Junior doctors in England in the British Medical Association (BMA) and doctors’ union HCSA began a 72-hour strike on 13 March, with young, lively and angry picket lines and protests. 8,000 protested at Downing Street on the first day of the strike.

Socialist Party members visited picket lines to offer solidarity and discuss the way forward. 

Eleanor Dunne reports that the chants at a lively Basildon Hospital picket line included “Pay restoration now” and “Claps are not enough”. Pickets at the main entrance were not moved away by management, which contrasts with the last strike when they were moved completely off hospital land.

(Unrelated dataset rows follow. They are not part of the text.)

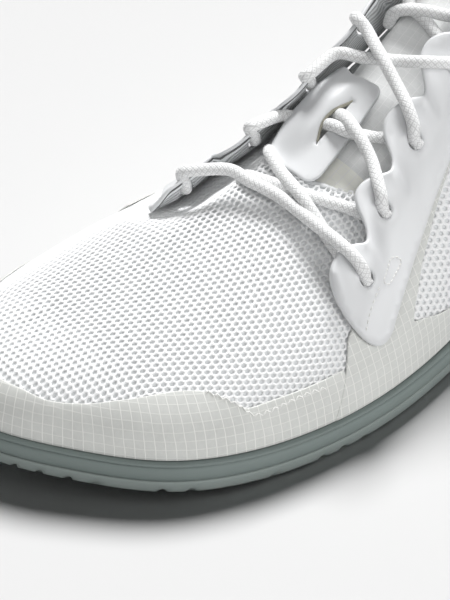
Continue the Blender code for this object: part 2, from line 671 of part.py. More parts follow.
def make_eyestay(side):
    lobes = (OUTER_LOBES, INNER_LOBES)[side]
    foot = (OUTER_STAY_FOOT, INNER_STAY_FOOT)[side]
    start, end = lobes[0][0], STAY_END[side][0]
    places = [start + 0.0015]
    marks = [lobe[0] for lobe in lobes] + [end]
    for a, b in zip(marks, marks[1:]):
        places += [a + (b - a) * f for f in (0.07, 0.22, 0.48, 0.78, 1.0)]
    rows = 4
    share = np.linspace(0, 1, rows)
    sheets = []
    for extra in (STAY_THICK, 0.0):
        lines = []
        for w in places:
            low, high = float(edge(foot, w)), stay_front(side, w)
            v = low + (high - low) * share
            height = np.array([stay_height(side, w, x) for x in v]) + extra
            lines.append(skin(side, w, v, height))
        sheets.append(np.array(lines))
    name = "eyestay_outer" if side == OUTER else "eyestay_inner"
    made = finish(name, grid_solid(sheets[0], sheets[1]), "film")
    for number, lobe in enumerate(lobes):
        centre = skin(side, lobe[2], lobe[3], stay_height(side, lobe[2], lobe[3]) + STAY_THICK / 2)
        drill(made, centre, surface_normal(side, lobe[2], lobe[3]), name + "_drill_" + str(number))
    return made


def drill(target, centre, axis, name):
    """Round lace hole through a film, along its normal."""
    from_axis = np.asarray(axis, float)
    bpy.ops.mesh.primitive_cylinder_add(vertices=12, radius=HOLE_RADIUS * MM, depth=7 * MM)
    cutter = bpy.context.object
    cutter.name = name
    tilt = bpy_vector(from_axis).to_track_quat("Z", "Y")
    cutter.rotation_mode = "QUATERNION"
    cutter.rotation_quaternion = tilt
    cutter.location = to_world(centre)
    bpy.context.view_layer.update()
    cut = target.modifiers.new("hole", "BOOLEAN")
    cut.operation = "DIFFERENCE"
    cut.solver = "EXACT"
    cut.object = cutter
    with bpy.context.temp_override(object=target, active_object=target, selected_objects=[target]):
        bpy.ops.object.modifier_apply(modifier=cut.name)
    bpy.data.objects.remove(cutter, do_unlink=True)


def bpy_vector(values):
    return Vector([float(x) for x in values])


# Tongue and keeper
def dorsal(row, across, height):
    """Point over the instep: at a section row, a distance across from the ridge."""
    side = OUTER if across >= 0 else INNER
    w = section_place(side, row)
    reach = section(side, w)[5]
    v = 1 - abs(across) / (3 * reach)
    return skin(side, w, v, height)


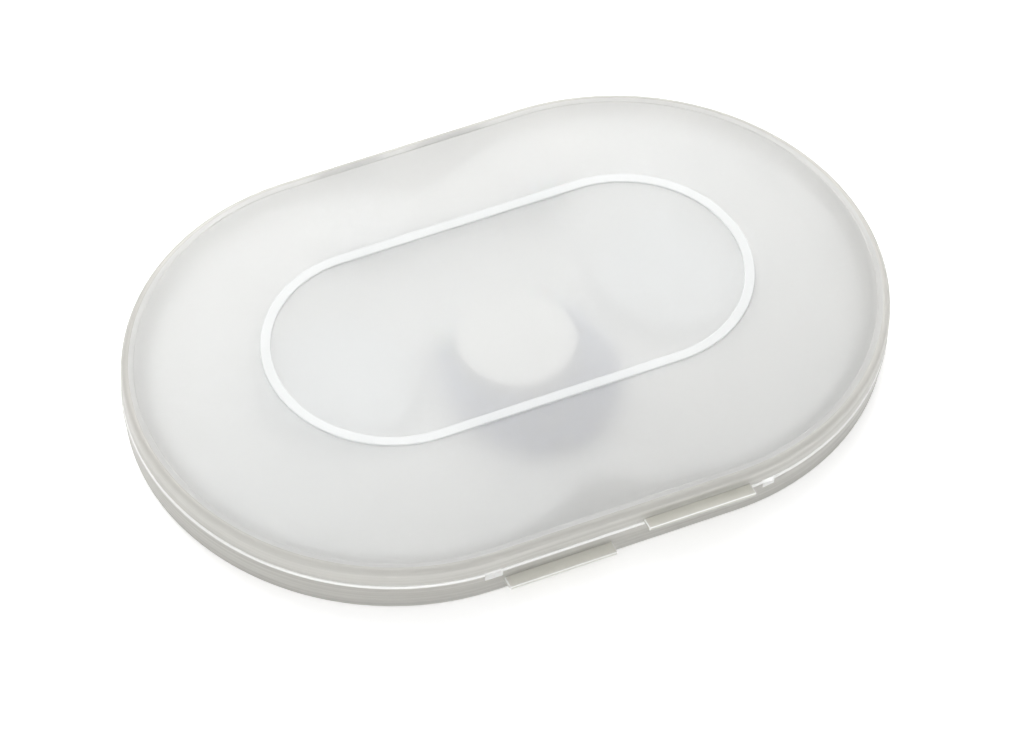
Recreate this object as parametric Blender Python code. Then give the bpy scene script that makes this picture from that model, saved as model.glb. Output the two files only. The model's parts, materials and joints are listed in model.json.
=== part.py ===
"""Flat obround contact lens case: hinged frosted shell, lens tray, screw-capped lens cups and tools.

Metres, +Z up. The origin is the centre of the flat resting face. +X runs along the case,
+Y points at the hinge, and the thumb ledges are on the -Y side. The case is closed.
"""

import math

import bmesh
import bpy
from mathutils import Matrix, Vector

MM = 0.001

# Case
END_RADIUS = 43.7 * MM
HALF_STRAIGHT = 21.3 * MM
BASE_DEPTH = 6.2 * MM
LID_SKIRT = 3.6 * MM
LID_RISE = 4.5 * MM
WALL = 1.2 * MM
FLOOR = 1.2 * MM
BASE_DRAFT = 0.5 * MM
EDGE_ROUND = 1.2 * MM
LINE_INSET = 2.2 * MM
DOME_POWER = 1.8
ARC_STEPS = 18
DOME_STEPS = 5

# Raised band on the lid
BAND_INSET = 23.5 * MM
BAND_WIDTH = 1.5 * MM
BAND_HEIGHT = 0.3 * MM

# Rim lap between base and lid
PARTING_GAP = 0.3 * MM
SEAT_GAP = 0.3 * MM
RIM_CHAMFER = 0.35 * MM
LIP_HEIGHT = 1.2 * MM
LIP_THICKNESS = 0.8 * MM
RIM_BAND = 1.3 * MM

# Thumb ledges and rim notches
LEDGE_LENGTH = 19.0 * MM
LEDGE_THICKNESS = 0.7 * MM
LEDGE_REACH = 2.1 * MM
LEDGE_ROOT = 0.7 * MM
BASE_LEDGE_X = -10.6 * MM
BASE_LEDGE_DROP = 3.0 * MM
LID_LEDGE_X = 13.9 * MM
LEDGE_RAISE = 0.05 * MM
NOTCH_HEIGHT = 1.3 * MM
NOTCH_DEPTH = 0.9 * MM
NOTCHES = ((-22.1 * MM, 3.1 * MM), (26.9 * MM, 2.2 * MM))

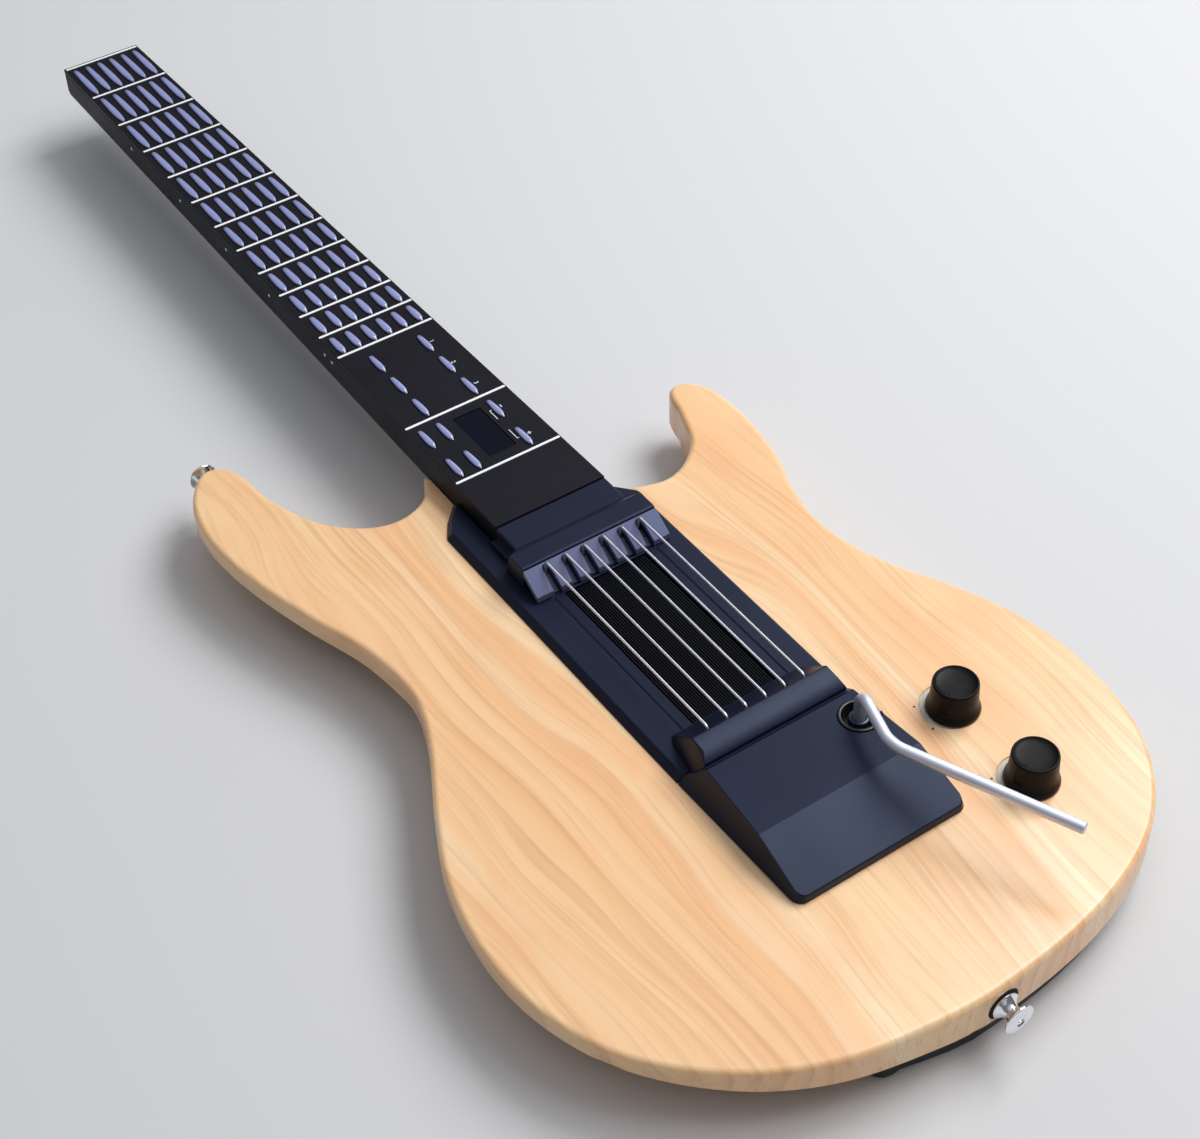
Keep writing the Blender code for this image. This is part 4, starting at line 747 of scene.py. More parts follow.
def matching(verts, points):
    """The verts in the order of the points that they stand over."""
    places = {(round(vert.co.x, 2), round(vert.co.y, 2)): vert for vert in verts}
    return [places[(round(point.x, 2), round(point.y, 2))] for point in points]


def neck_half(y):
    return NECK_HALF_AT_NUT + NECK_TAPER * (SCALE_LENGTH - y)


def neck_plan(low, high, grow=0.0):
    a, b = neck_half(low) + grow, neck_half(high) + grow
    return [(-a, low), (a, low), (b, high), (-b, high)]


def strap_place(end):
    """Matrix that stands a turned piece on the wood's side at a strap button."""
    low, high, middle = box_of(f"strap_washer_{end}")
    way = -1 if end == "end" else 1
    base = high.y if way < 0 else low.y
    turn = Matrix.Rotation(-way * math.pi / 2, 4, "X")
    return at((middle.x, base, middle.z)) @ turn


CAVITY = ((-57.5, -78), (-40, -96), (0, -106), (84, -94), (110.2, -58), (110.2, 44), (90, 66),
          (84, 103), (-57.5, 103))
CAVITY_ROOF = 28.7
POCKET_FLOOR = 26.4
RING_PROFILE = ((0, 33.2), (13.0, 33.2), (13.2, 33.4), (13.2, 33.8), (13.7, 34.3), (13.7, 35), (0, 35))
RING_OFFSET = Vector((-0.2, 1.6, 0))
SPINDLE_HOLE = 4.8
SEAT_PROFILE = ((0, -15), (2.3, -15), (2.3, -0.3), (7.7, -0.3), (7.7, 8), (0, 8))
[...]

“If we don’t get a result on pay, I’m off!” This was how a young BMA striker at Southampton summed up the staffing crisis to Nick Chaffey. He explained that between a third and a half of junior doctors are leaving. Others said: “Our pay is low, £14 an hour, so we are doing extra shifts as locums just to make ends meet. There aren’t enough of us now. Without improved pay it’s going to get worse.”

“I come out with £8 an hour after the student loan is taken off,” a junior doctor at Queen’s Medical Centre in Nottingham told Gary Freeman. At Lincoln County Hospital, strikers told Heather Rawling: “We’re at breaking point. The government is deliberately running down the NHS to privatise it.”

A striker at Birmingham Children’s Hospital told Nick Hart: “I can’t afford to have kids – the cost of childcare would be more than what I’m paid.”

At Gateshead Queen Elizabeth Hospital, one of the junior doctors told Elaine Brunskill she had been unsure if their strike would get public backing, and got a “fuzzy feeling” when passing traffic was clearly supportive.